- _Records_
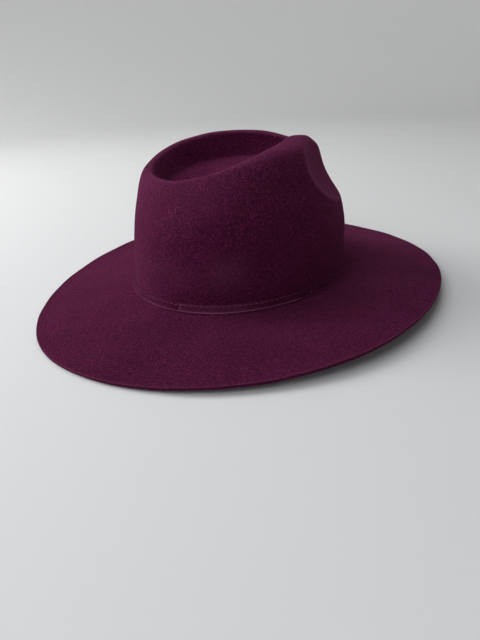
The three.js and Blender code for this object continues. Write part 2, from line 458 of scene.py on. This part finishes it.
def loops_mesh(name, loops, start=None, end=None, marks=None):
    """A mesh skinned over loops of points. A point may close each end, and where there is none at all the
    last loop meets the first. Marks are named numbers for its points, which its finish reads."""
    loops = np.asarray(loops)
    count, columns = loops.shape[:2]
    joined = start is None and end is None
    here = np.arange(count if joined else count - 1)[:, None] * columns
    there = (here + columns) % (count * columns)
    i = np.arange(columns)
    j = (i + 1) % columns
    vertices = loops.reshape(-1, 3).tolist()
    faces = np.stack([here + i, there + i, there + j, here + j], axis=-1).reshape(-1, 4).tolist()
    if start is not None:
        faces += [(len(vertices), a, b) for a, b in zip(i.tolist(), j.tolist())]
        vertices.append(tuple(start))
    if end is not None:
        last = (count - 1) * columns
        faces += [(len(vertices), last + b, last + a) for a, b in zip(i.tolist(), j.tolist())]
        vertices.append(tuple(end))
    mesh = bpy.data.meshes.new(name)
    mesh.from_pydata(vertices, [], faces)
    mesh.shade_smooth()
    for mark, values in (marks or {}).items():
        flat = np.zeros(len(vertices))
        flat[:count * columns] = np.broadcast_to(values, (count, columns)).ravel()
        mesh.attributes.new(mark, "FLOAT", "POINT").data.foreach_set("value", flat)
    return mesh


def rows_between(column):
    """Rows of the mesh from the brim's edge to the middle of the hollow's floor, as one column of the rings'
    table spaces them."""
    parts = [np.arange(ring[column]) / ring[column] for ring in RINGS]
    parts[0] = parts[0] ** EDGE_CROWDING
    return np.concatenate([k + part for k, part in enumerate(parts)])


def felt_side(column, depth):
    """One side of the felt, depth below the upper one: its rows, points and normals."""
    rows = rows_between(column)
    points, normals = surface(rows, full_turn(COLUMNS))
    lift = unevenness(points) + (curl(rows) - depth * thickness(rows))[:, None]
    return rows, points + lift[..., None] * normals, normals


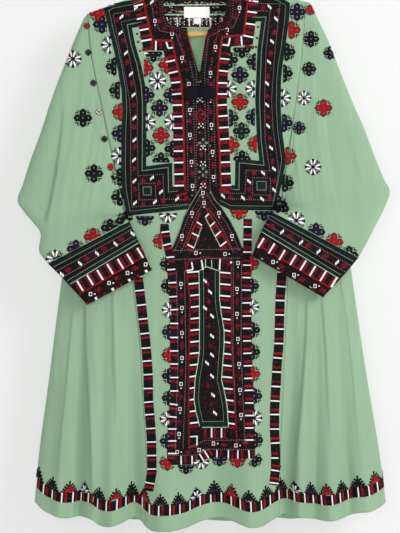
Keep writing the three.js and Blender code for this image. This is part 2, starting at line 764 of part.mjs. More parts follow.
function sleeveSections(table, edge, underarm, cuff, stepTable) {
  const sign = edge === 'left' ? -1 : 1;
  const last = table.length - 1;
  const parted = sign * SEAM_GAP * 2;
  const down = new THREE.Vector2(underarm.x - table[0].x, underarm.drop - table[0].drop).normalize();
  const seamEnd = {
    x: underarm.x - down.x * SLEEVE_ARC,
    drop: underarm.drop - down.y * SLEEVE_ARC,
  };
  return table.map((row, i) => {
    const late = THREE.MathUtils.smoothstep(i, last - 3, last);
    const pivotX = THREE.MathUtils.lerp(underarm.x, cuff.innerX, late);
    const pivotDrop = THREE.MathUtils.lerp(underarm.drop, cuff.innerDrop, late);
    const away = new THREE.Vector2(row.x - pivotX, row.drop - pivotDrop).normalize();
    const arc = SLEEVE_ARC * (1 - late);
    const bent = Math.max(0, 1 - i / 8);
    return {
      outerX: row.x + parted,
      outerDrop: row.drop,
      innerX: pivotX + away.x * arc + parted,
      innerDrop: pivotDrop + away.y * arc,
      forward: row.forward,
      half: row.half,
      round: THREE.MathUtils.lerp(0.03, 0.14, Math.min(1, i / 4)) * (1 - 0.5 * late),
      bend: (share) => {
        const drop = THREE.MathUtils.lerp(table[0].drop, seamEnd.drop, share);
        const straight = THREE.MathUtils.lerp(table[0].x, seamEnd.x, share);
        return bent * (read(SEAMS, drop, edge) - straight);
      },
      step: (x, drop) => {
        const inward = (x - read(stepTable, drop, 'x')) * -sign;
        return read(stepTable, drop, 'rise') * THREE.MathUtils.smoothstep(inward, -8, 8);
      },
    };
  });
}

function cuffSections(table) {
  return table.map((row) => ({
    ...row,
    forward: CUFF_FORWARD,
    half: CUFF_HALF_DEPTH,
    round: 0.07,
    bend: () => 0,
    step: () => 0,
  }));
}

function sleeve(edge, table, underarm, cuffTable, stepTable) {
  add('sleeve_' + edge, tube(sleeveSections(table, edge, underarm, cuffTable[0], stepTable)), GREEN);
  const along = new THREE.Vector2(
    cuffTable[1].outerX - cuffTable[0].outerX,
    cuffTable[1].outerDrop - cuffTable[0].outerDrop,
  ).normalize();
  const parted = cuffTable.map((row) => ({
    outerX: row.outerX + along.x * SEAM_GAP,
    outerDrop: row.outerDrop + SEAM_GAP,
    innerX: row.innerX + along.x * SEAM_GAP,
    innerDrop: row.innerDrop + SEAM_GAP,
  }));
  add('cuff_' + edge, tube(cuffSections(parted)), TRIM);
}
sleeve('left', LEFT_SLEEVE, LEFT_UNDERARM, LEFT_CUFF, LEFT_SLEEVE_STEP);
sleeve('right', RIGHT_SLEEVE, RIGHT_UNDERARM, RIGHT_CUFF, RIGHT_SLEEVE_STEP);

// Bow: two flat loops and a knot, in one solid
function bow() {
  const loop = (side) => {
    const geometry = new THREE.SphereGeometry(1, 14, 8);
    geometry.scale(BOW.halfWidth / 2, BOW.halfDepth, BOW.halfHeight);
    geometry.rotateY(side * 0.12);
    geometry.translate(side * BOW.halfWidth / 2, 0, side * 1.5);
    return solid(geometry);
  };
  const knot = new THREE.SphereGeometry(1, 12, 8);
  knot.scale(BOW.halfHeight * 0.8, BOW.halfDepth * 1.2, BOW.halfHeight * 0.8);
  const geometry = geometryOf(loop(-1).add(loop(1)).add(solid(knot)));
  const front = bodyDepth(-1, BOW.x, BOW.drop);
  geometry.translate(BOW.x, -front - BOW.lift, -BOW.drop);
  return geometry;
}
add('bow', bow(), NAVY, 0.6);

// Hanger, tilted as a whole about the hook's inside top
const hanger = new THREE.Group();
hanger.rotation.y = -HANGER_TILT;
group.add(hanger);

function armOutline() {
  const top = SHOULDER_APEX_DROP + CLOTH + ARM_CLEARANCE;
  const edge = (x) => top + Math.abs(x) * HANGER_SLOPE;
  const lugIn = LUG_X;
  const lugOut = LUG_X + LUG_WIDTH;
  const side = [
    { x: ARM_TOP_FLAT, drop: edge(ARM_TOP_FLAT) },
    { x: ARM_HALF_SPAN - 6, drop: edge(ARM_HALF_SPAN - 6) },
    { x: ARM_HALF_SPAN, drop: edge(ARM_HALF_SPAN) + 6 },
    { x: ARM_HALF_SPAN - 4, drop: edge(ARM_HALF_SPAN) + ARM_HEIGHT * 0.8 },
    { x: lugOut, drop: edge(lugOut) + ARM_HEIGHT },
    { x: lugOut, drop: BAR_DROP + 4 },
    { x: lugOut - 4, drop: BAR_DROP + 11 },
    { x: lugIn + 4, drop: BAR_DROP + 11 },
    { x: lugIn, drop: BAR_DROP + 7 },
    { x: lugIn, drop: edge(lugIn) + ARM_HEIGHT + 6 },
    { x: lugIn - 12, drop: edge(lugIn - 12) + ARM_HEIGHT },
    { x: 24, drop: edge(24) + ARM_HEIGHT },
  ];
  const mirrored = side.map((point) => ({ x: -point.x, drop: point.drop })).reverse();
  return [...side, ...mirrored];
}

function arms() {
  const bevel = 3;
  const shape = new THREE.Shape();
  const inset = armOutline();
  inset.forEach((point, i) => {
    if (i === 0) shape.moveTo(point.x, -point.drop);
    else shape.lineTo(point.x, -point.drop);
  });
  const geometry = new THREE.ExtrudeGeometry(shape, {
    depth: ARM_THICKNESS - 2 * bevel,
    bevelEnabled: true,
    bevelThickness: bevel,
    bevelSize: bevel,
    bevelOffset: -bevel,
    bevelSegments: 2,
  });
  geometry.rotateX(Math.PI / 2);
  geometry.translate(0, ARM_THICKNESS / 2 - bevel, 0);
  return geometry;
}

function bar() {
  const length = 2 * (LUG_X - SEAM_GAP);
  const geometry = new THREE.CylinderGeometry(BAR_RADIUS, BAR_RADIUS, length, 16);
  geometry.rotateZ(Math.PI / 2);
  geometry.translate(0, 0, -BAR_DROP);
  return geometry;
}

function hook() {
  const radius = HOOK_INNER_RADIUS + HOOK_WIRE_RADIUS;
  const foot = -(SHOULDER_APEX_DROP + CLOTH + ARM_CLEARANCE + ARM_TOP_FLAT * HANGER_SLOPE) + SEAM_GAP;
  const points = [
    new THREE.Vector3(0, 0, foot),
    new THREE.Vector3(0, 0, foot * 0.8),
    new THREE.Vector3(1, 0, foot * 0.65),
    new THREE.Vector3(8, 0, -HOOK_INNER_RADIUS - radius * 0.93),
  ];
  for (let turn = -45; turn <= 195; turn += 20) {
    const angle = THREE.MathUtils.degToRad(turn);
    points.push(new THREE.Vector3(
      radius * Math.cos(angle),
      0,
      -HOOK_INNER_RADIUS + radius * Math.sin(angle),
    ));
  }
  const shape = new THREE.Shape();
  shape.absarc(0, 0, HOOK_WIRE_RADIUS, 0, Math.PI * 2);
  return new THREE.ExtrudeGeometry(shape, {
    steps: 34,
    curveSegments: 4,
    extrudePath: new THREE.CatmullRomCurve3(points),
  });
}

for (const [name, geometry, colour, roughness, metalness] of [
  ['hanger_arms', arms(), WOOD, 0.45, 0],
  ['hanger_bar', bar(), WOOD, 0.45, 0],
  ['hanger_hook', hook(), STEEL, 0.3, 1],
]) {
  hanger.add(add(name, geometry, colour, roughness, metalness));
}

export default group;
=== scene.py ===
"""An embroidered dress on a wooden hanger, as an add-on that dresses the packed model."""
import math
import random

import bpy
import numpy as np
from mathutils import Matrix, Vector
from mathutils.bvhtree import BVHTree
from mathutils.geometry import delaunay_2d_cdt


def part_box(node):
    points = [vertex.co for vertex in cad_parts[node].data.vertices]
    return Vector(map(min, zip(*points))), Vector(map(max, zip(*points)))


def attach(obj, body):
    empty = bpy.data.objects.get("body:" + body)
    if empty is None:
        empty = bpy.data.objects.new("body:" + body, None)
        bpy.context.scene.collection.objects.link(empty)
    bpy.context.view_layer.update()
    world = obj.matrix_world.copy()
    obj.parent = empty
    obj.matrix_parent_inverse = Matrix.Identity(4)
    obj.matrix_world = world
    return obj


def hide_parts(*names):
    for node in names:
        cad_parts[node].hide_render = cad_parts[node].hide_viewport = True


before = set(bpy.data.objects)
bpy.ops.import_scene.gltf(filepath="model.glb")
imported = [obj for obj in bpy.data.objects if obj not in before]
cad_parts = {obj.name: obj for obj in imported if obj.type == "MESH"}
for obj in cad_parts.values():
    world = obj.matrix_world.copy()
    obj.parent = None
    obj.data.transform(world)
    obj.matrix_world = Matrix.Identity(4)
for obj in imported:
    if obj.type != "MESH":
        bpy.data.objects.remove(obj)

bl_info = {
    "name": "Embroidered Dress",
    "version": (1, 0, 0),
    "blender": (4, 5, 0),
    "location": "3D View > Sidebar > Dress",
    "description": "Builds an embroidered dress on a wooden hanger over its packed model",
    "category": "Add Mesh",
}

# Metres; the chart is the front seen from the camera, in units of 2.1 mm on the picture plane
MM = 0.001
UNIT = 0.0021
CHART_X = 201
CHART_Y = -65
PICTURE_PLANE = -0.016
EYE = Vector((-0.0021, -3.016, -0.69615))
LENS = 96.49
SENSOR = 36


def table(columns, *rows):
    """A table whose columns are read by name."""
    return dict(zip(columns.split(), np.array(rows, float).T))


def spots(text):
    """Chart points written as x,y pairs."""
    return [tuple(float(v) for v in pair.split(",")) for pair in text.split()]


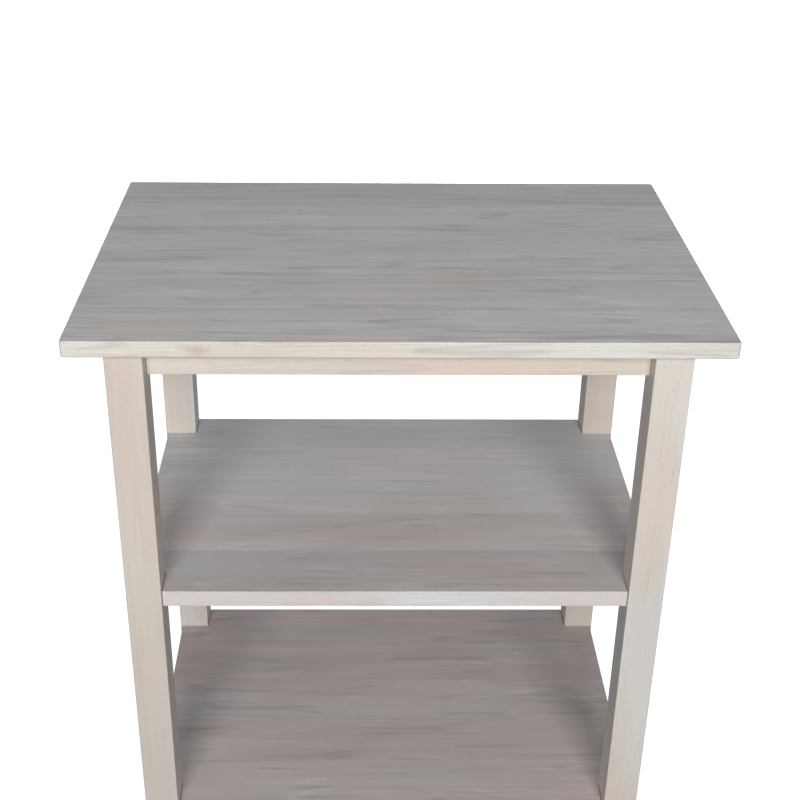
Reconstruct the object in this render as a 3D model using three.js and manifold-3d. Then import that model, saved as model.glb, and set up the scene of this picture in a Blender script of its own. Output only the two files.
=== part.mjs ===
// Butcher block work table: an edge-glued top and two edge-glued, corner-notched shelves on four square
// legs. The legs are bolted to glued corner blocks inside a low apron frame, and each shelf corner hangs
// on a bolt that stands out of its leg's inner edge.
// Millimetres, +Z up, front towards -Y. The origin is on the floor under the centre of the top.

import * as THREE from 'three';
import { mergeVertices } from 'three/addons/utils/BufferGeometryUtils.js';
import Module from 'manifold-3d';

// ---------------------------------------------------------------- driving dimensions

const FIT_GAP = 0.3; // between a piece and the neighbour it is cut by or rests on
const STAVE_PITCH = 85; // glue lines stand this far apart, counted from the panel's centre line
const OVERCUT = 1; // how far a cutting tool reaches past the face it opens

const TABLE = { width: 762, depth: 508, height: 914.4 };
const TOP = { thickness: 21, staves: 6, cornerRadius: 4 };
const LEG = { side: 45, overhangX: 39.5, overhangY: 37, edgeRadius: 2 };
const APRON = { height: 52, thickness: 19, setback: 20.5 };
const SHELF = { thickness: 23, staves: 5, setback: 3, notchGap: 0.6 };
const SHELVES = [
  { name: 'middle_shelf', drop: 376.9 }, // upper face below the worktop
  { name: 'lower_shelf', drop: 750.6 },
];

const BLOCK = { near: 40, far: 80, height: 40 }; // reach along each apron from the leg's axis
const BOLT = { radius: 3, tip: 6, endChamfer: 1, holeRadius: 3.5 };
const NUT = { acrossFlats: 10, height: 6, flangeRadius: 7, flangeHeight: 1.4 };
const LEG_BOLT = { drop: 24, bite: 26, tail: 9 }; // drop is below the underside of the top
const SHELF_BOLT = { rise: 10, bite: 24, wall: 18, tail: 9 }; // rise is above the shelf's underside
const POCKET = { radius: 24, depth: 18 };
const SCREW = {
  along: 50, // place, from the leg's axis
  across: 32,
  radius: 2.2,
  point: 5,
  headRadius: 4.2,
  headHeight: 3,
  headEase: 0.7,
  headClearance: 0.8,
  bite: 15, // into the top
  sink: 7, // of the head, into the block's underside
};
const GLIDE = {
  thickness: 5,
  radius: 12,
  edgeWidth: 2.5, // of the rounding under the rim
  edgeHeight: 2.2,
  pegRadius: 4,
  pegLength: 14,
  pegChamfer: 1,
};

// Segments of a quarter corner, a half-moon pocket, a rod, a screw, a glide and a glide's rounding.
const SEGMENTS = { corner: 3, pocket: 12, rod: 16, screw: 12, glide: 24, glideEdge: 3 };

// ---------------------------------------------------------------- places that follow from them

const topUnderside = TABLE.height - TOP.thickness;
const legX = TABLE.width / 2 - LEG.overhangX - LEG.side / 2;
const legY = TABLE.depth / 2 - LEG.overhangY - LEG.side / 2;
const legBase = GLIDE.thickness + FIT_GAP;
const legHeight = topUnderside - FIT_GAP - legBase;
const legEdge = (LEG.side / 2) * Math.SQRT2; // from a leg's axis to its edge, along the diagonal
const apronFace = APRON.setback + APRON.thickness - LEG.side / 2; // inner face, from the leg's axis
const blockReach = (BLOCK.far + apronFace + FIT_GAP) / Math.SQRT2; // block's far face, on the diagonal
const blockTop = topUnderside - FIT_GAP;
const blockUnderside = blockTop - BLOCK.height;
const legBoltZ = topUnderside - LEG_BOLT.drop;
const pocketFace = legEdge + SHELF.notchGap * Math.SQRT2 + SHELF_BOLT.wall; // on the diagonal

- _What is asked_
In the listing above, find the line containing "for (const [name, geometry, colour, roughness, metalness]" and the line containing "points = [vertex.co", then quote both, plus every line between them, exactly as written.

- _Written answer_
for (const [name, geometry, colour, roughness, metalness] of [
  ['hanger_arms', arms(), WOOD, 0.45, 0],
  ['hanger_bar', bar(), WOOD, 0.45, 0],
  ['hanger_hook', hook(), STEEL, 0.3, 1],
]) {
  hanger.add(add(name, geometry, colour, roughness, metalness));
}

export default group;
=== scene.py ===
"""An embroidered dress on a wooden hanger, as an add-on that dresses the packed model."""
import math
import random

import bpy
import numpy as np
from mathutils import Matrix, Vector
from mathutils.bvhtree import BVHTree
from mathutils.geometry import delaunay_2d_cdt


def part_box(node):
    points = [vertex.co for vertex in cad_parts[node].data.vertices]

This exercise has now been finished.